Split Jumps: Build Explosive Power and Vertical Leap
Split jumps are a premier plyometric drill designed to develop the raw, explosive power every basketball player needs to play above the rim and blow past defenders. This conditioning and agility exercise targets your glutes, quads, and hamstrings, focusing specifically on single-leg explosiveness and stability. Whether you are working on your vertical leap for rebounding or your first-step quickness for driving the lane, this drill bridges the gap between weight room strength and on-court athleticism.
How to Perform This Drill
- Setup: Begin in a split stance lunge position with your right foot forward and left foot back, dropping your hips until both knees are bent at approximately 90-degree angles.
- Load: Keep your chest upright, core engaged, and arms ready at your sides to assist with momentum.
- Explode: Drive forcefully through the ground to leap vertically as high as possible, swinging your arms upward to generate maximum lift.
- Switch: While at the peak of your jump, scissor your legs in mid-air so your left leg moves forward and your right leg moves back.
- Land: Absorb the impact softly through the balls of your feet, immediately sinking into the lunge position with the opposite leg forward.

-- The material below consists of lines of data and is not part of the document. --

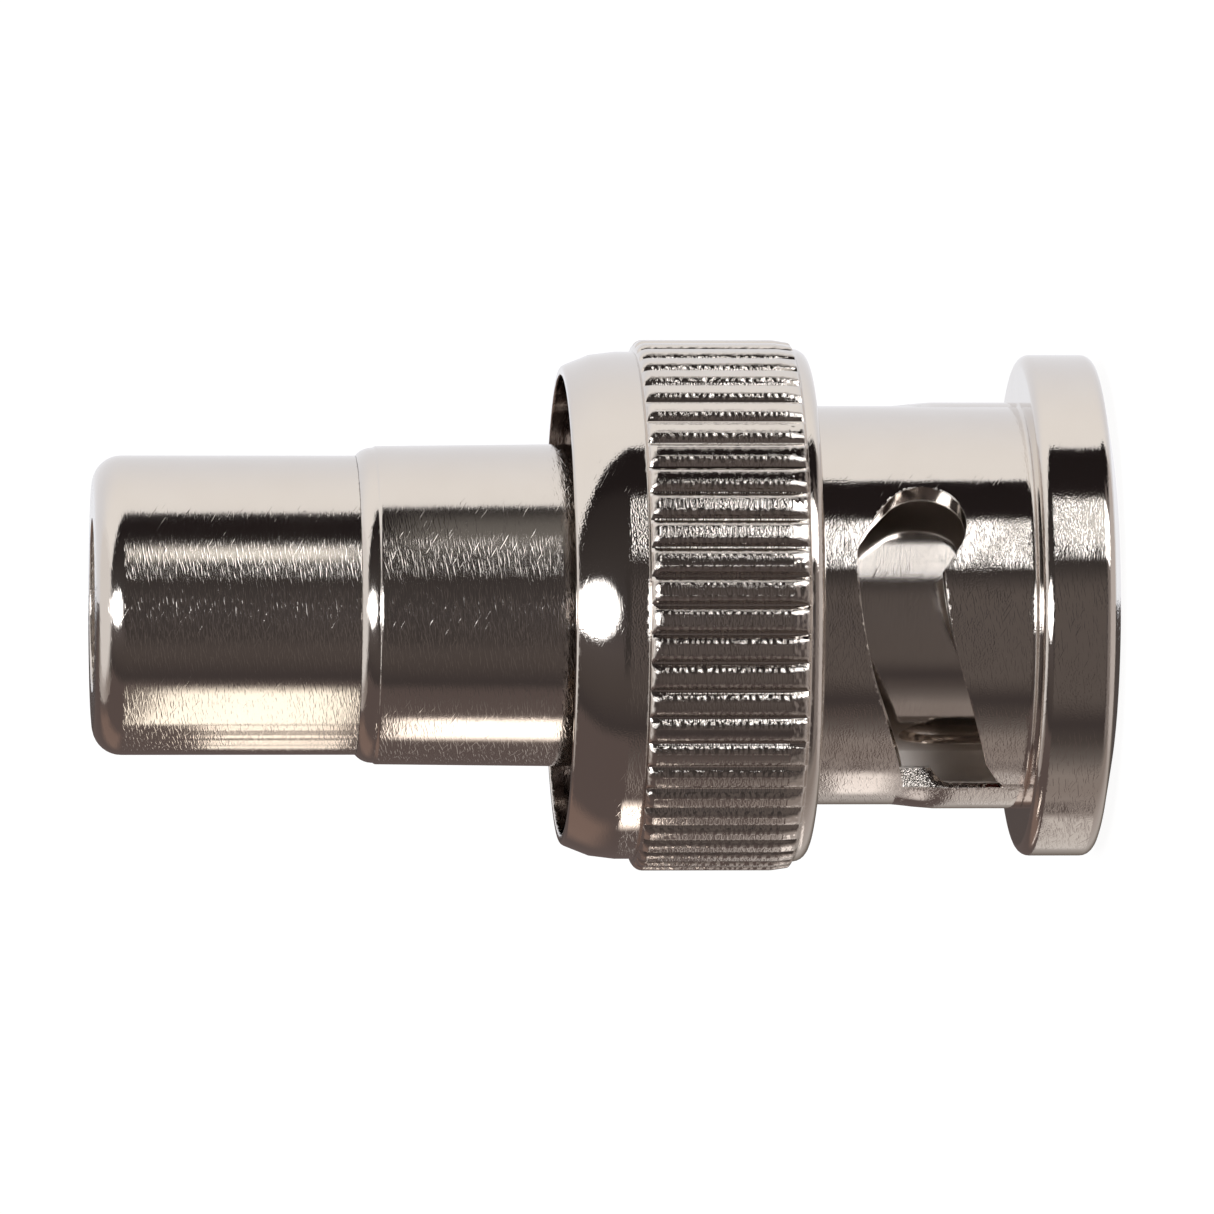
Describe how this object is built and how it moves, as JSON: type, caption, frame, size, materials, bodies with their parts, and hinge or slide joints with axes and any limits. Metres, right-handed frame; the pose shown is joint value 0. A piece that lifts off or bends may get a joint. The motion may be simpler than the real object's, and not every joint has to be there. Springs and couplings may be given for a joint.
{
  "type": "bnc to rca adapter",
  "caption": "Nickel-plated coaxial adapter: knurled bayonet plug with slotted coupling nut at one end, round phono jack at the other.",
  "frame": {"origin": "on the common axis, at the foremost ring of the bayonet nut's front flange, on which the part stands", "axes": "+Z along the common axis, from the bayonet plug towards the phono jack; -Y faces the bayonet slot that the picture shows"},
  "size_m": [0.0148, 0.0148, 0.0281],
  "materials": {
    "nickel_plate": "bright, fine tool and handling scratches",
    "spring_steel": "dark, satin",
    "gold_plate": "polished",
    "ptfe": "matt white, waxy",
    "silicone_rubber": "matt"
  },
  "bodies": {
    "body": {"adapter_body": "nickel_plate", "rca_shell": "nickel_plate", "outer_contact": "nickel_plate", "bnc_insulator": "ptfe", "centre_pin": "gold_plate", "socket_contact": "gold_plate", "rca_insulator": "ptfe", "gasket": "silicone_rubber", "wave_washer": "spring_steel"},
    "washer": {"thrust_washer": "spring_steel"},
    "nut": {"coupling_nut": "nickel_plate", "retaining_ring": "spring_steel"}
  },
  "joints": [
    {"name": "nut_slide", "type": "slide", "parent": "body", "child": "washer", "axis": [0, 0, -1], "range_m": [0, 0.0008], "stiffness_N_per_m": 800, "springref_m": -0.0005, "deforming": ["wave_washer"]},
    {"name": "nut_spin", "type": "hinge", "parent": "washer", "child": "nut", "pos_m": [0, 0, 0.013], "axis": [0, 0, 1], "continuous": true}
  ]
}
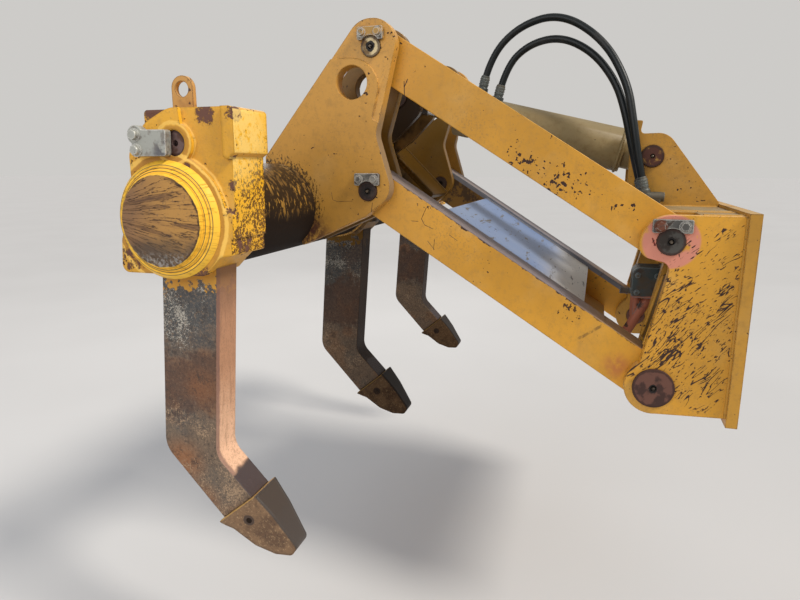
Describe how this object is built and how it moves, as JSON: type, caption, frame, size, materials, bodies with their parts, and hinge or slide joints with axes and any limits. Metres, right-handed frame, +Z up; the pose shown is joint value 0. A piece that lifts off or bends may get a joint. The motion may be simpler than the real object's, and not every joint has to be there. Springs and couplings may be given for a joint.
{
  "type": "crawler tractor rear ripper",
  "caption": "Rear ripper for a crawler tractor: curved shanks with pointed teeth in a round cross beam, carried on a parallelogram linkage with a lift cylinder and a bolt-on bracket.",
  "frame": {"origin": "centre of the bracket's bolting face, where it meets the tractor's rear case", "axes": "+X towards the tractor's right side along the beam, +Y forward into the tractor, +Z up"},
  "size_m": [2.216, 1.5254, 1.5097],
  "materials": {
    "yellow_paint": "worn satin paint with rust chips",
    "yellow_casting": "worn satin paint on a rough casting",
    "forged_rust": "matt, rusted and polished by earth",
    "tooth_steel": "matt rust with bright wear",
    "rusty_steel": "matt orange rust",
    "pin_steel": "dark, greasy",
    "zinc_steel": "dull galvanised",
    "bare_plate": "bare, scoured steel",
    "oily_steel": "oily dirt over paint",
    "hydraulic_steel": "dark painted steel",
    "chrome_rod": "polished",
    "hose_rubber": "matt"
  },
  "bodies": {
    "beam": {"beam_end_cap_left": "yellow_paint", "beam_end_cap_right": "yellow_paint", "beam_front_plates": "yellow_paint", "beam_inner_plate_left": "yellow_paint", "beam_inner_plate_right": "yellow_paint", "beam_lower_pins": "pin_steel", "beam_outer_plate_left": "yellow_paint", "beam_outer_plate_right": "yellow_paint", "beam_pin_keepers": "zinc_steel", "beam_tube_left": "yellow_paint", "beam_tube_right": "yellow_paint", "beam_upper_pins": "pin_steel", "cylinder_lug_left": "yellow_paint", "cylinder_lug_right": "yellow_paint", "lifting_eyes": "rusty_steel", "rod_pin_ends": "pin_steel", "shank_centre": "forged_rust", "shank_left": "forged_rust", "shank_pin_retainers": "zinc_steel", "shank_pins": "pin_steel", "shank_pocket_centre": "yellow_casting", "shank_pocket_left": "yellow_casting", "shank_pocket_right": "yellow_casting", "shank_right": "forged_rust", "tooth_centre": "tooth_steel", "tooth_left": "tooth_steel", "tooth_right": "tooth_steel"},
    "bracket": {"bracket_inner_ear_left": "yellow_paint", "bracket_inner_ear_right": "yellow_paint", "bracket_lower_pins": "pin_steel", "bracket_outer_ear_left": "yellow_paint", "bracket_outer_ear_right": "yellow_paint", "bracket_pin_keepers": "zinc_steel", "bracket_rear_plate": "oily_steel", "bracket_side_webs": "yellow_paint", "bracket_top_plate": "yellow_paint", "bracket_upper_pins": "pin_steel", "cylinder_base_pin": "pin_steel", "cylinder_tower_ear_left": "yellow_paint", "cylinder_tower_ear_right": "yellow_paint", "hose_base_side": "hose_rubber", "hose_fittings": "hydraulic_steel", "hose_rod_side": "hose_rubber", "hydraulic_flange": "hydraulic_steel", "mounting_plate": "yellow_paint"},
    "barrel": {"cylinder_port_fittings": "hydraulic_steel", "lift_cylinder_barrel": "yellow_paint"},
    "rod": {"lift_cylinder_rod": "chrome_rod", "rod_pin_centre": "pin_steel"},
    "lower_link": {"lower_link_arm_left": "yellow_paint", "lower_link_arm_right": "yellow_paint", "lower_link_bottom": "yellow_paint", "lower_link_deck": "bare_plate", "lower_link_diaphragms": "yellow_paint"},
    "upper_link_left": {"upper_link_left": "yellow_paint"},
    "upper_link_right": {"upper_link_right": "yellow_paint"}
  },
  "joints": [
    {"name": "lift", "type": "hinge", "parent": "bracket", "child": "lower_link", "pos_m": [0, -0.219, -0.2], "axis": [1, 0, 0], "range_deg": [0, 59]},
    {"name": "beam_level", "type": "hinge", "parent": "lower_link", "child": "beam", "pos_m": [0, -1.06426, 0.33435], "axis": [1, 0, 0], "range_deg": [-59, 0]},
    {"name": "upper_right_swing", "type": "hinge", "parent": "bracket", "child": "upper_link_right", "pos_m": [0, -0.207, 0.211], "axis": [1, 0, 0], "range_deg": [0, 59]},
    {"name": "upper_left_swing", "type": "hinge", "parent": "bracket", "child": "upper_link_left", "pos_m": [0, -0.207, 0.211], "axis": [1, 0, 0], "range_deg": [0, 59]},
    {"name": "cylinder_swing", "type": "hinge", "parent": "bracket", "child": "barrel", "pos_m": [0, -0.24, 0.44], "axis": [1, 0, 0], "range_deg": [0, 53.6]},
    {"name": "rod_slide", "type": "slide", "parent": "barrel", "child": "rod", "axis": [0, -0.9726, 0.2323], "range_m": [0, 0.307]}
  ],
  "couplings": [
    {"joint": "beam_level", "follows": "lift", "ratio": -1},
    {"joint": "upper_right_swing", "follows": "lift", "ratio": 1},
    {"joint": "upper_left_swing", "follows": "lift", "ratio": 1},
    {"joint": "cylinder_swing", "follows": "lift", "ratio": 0.90754},
    {"joint": "rod_slide", "follows": "lift", "m_per_rad": 0.29776}
  ]
}
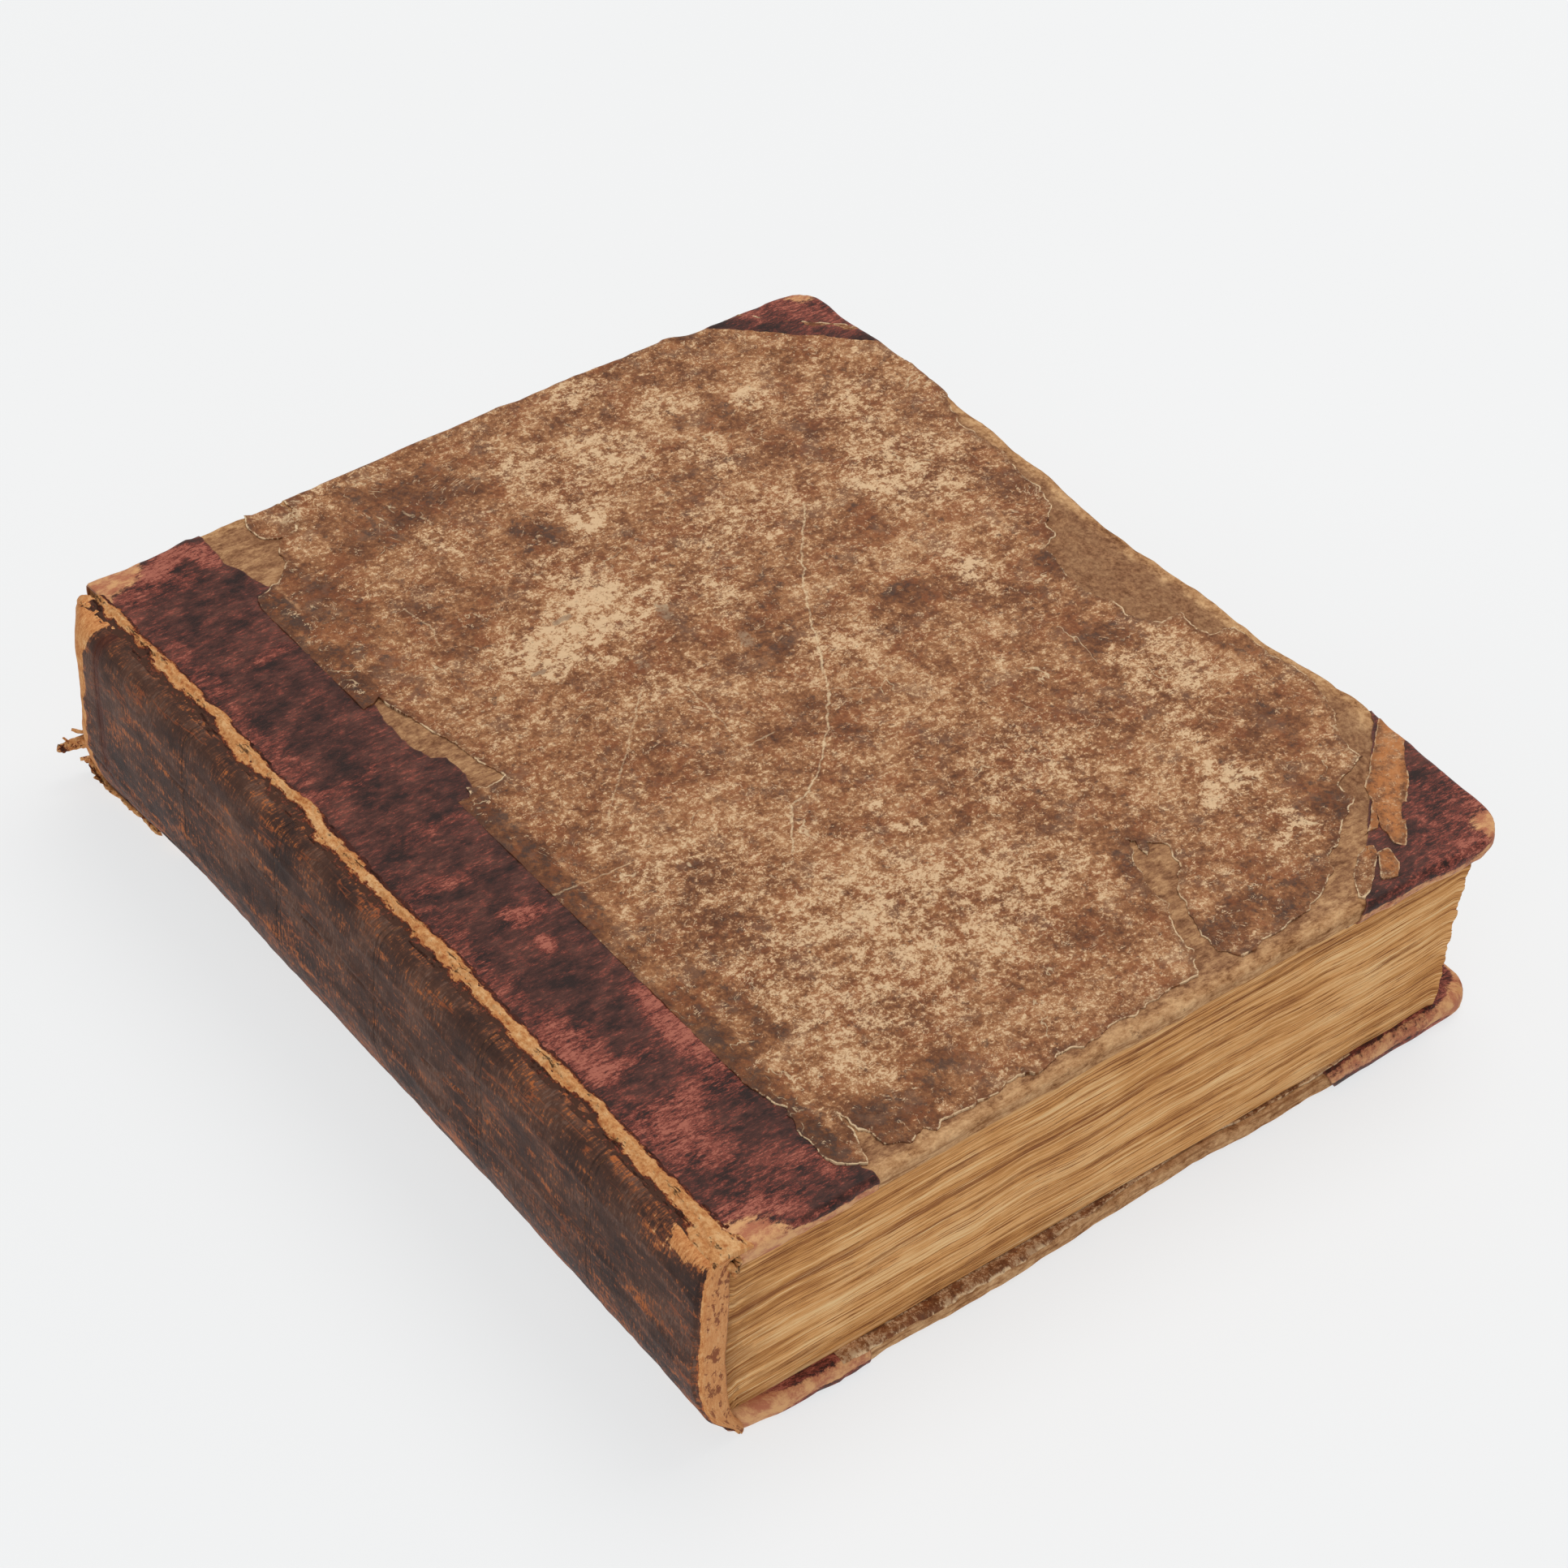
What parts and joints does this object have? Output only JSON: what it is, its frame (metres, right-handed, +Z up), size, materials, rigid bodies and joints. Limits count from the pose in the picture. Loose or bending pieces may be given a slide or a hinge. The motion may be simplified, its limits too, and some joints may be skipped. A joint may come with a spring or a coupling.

- Repeat: Without pausing, explode immediately into the next rep, aiming for a continuous, rhythmic motion.
Why This Drill Works
Basketball is a game of angles and single-leg movements; you rarely jump or accelerate from a perfectly square stance. Split jumps utilize the principle of progressive overload to train unilateral (single-leg) power production, which directly translates to a more explosive first step and higher one-foot takeoffs. Additionally, the continuous nature of the drill improves your reactive ability and deceleration mechanics, teaching your body to absorb force safely—a critical skill for injury prevention and quick second jumps around the basket.
Pro Tips
- Drive the Arms: Your arms are your accelerators; swing them aggressively toward the ceiling on every jump to add inches to your vertical and help maintain balance.
- Knee Alignment: Watch your front knee carefully upon landing—it should track directly over your toes and never cave inward, ensuring you protect your ligaments and maximize power transfer.
- Minimize Ground Time: Focus on being an elastic athlete; try to spend as little time on the floor as possible by exploding upward the instant you feel your feet touch down.
- Quality Over Quantity: Do not sacrifice depth for speed; ensure you are dropping into a full lunge on every rep to fully engage the glutes and hamstrings before exploding up.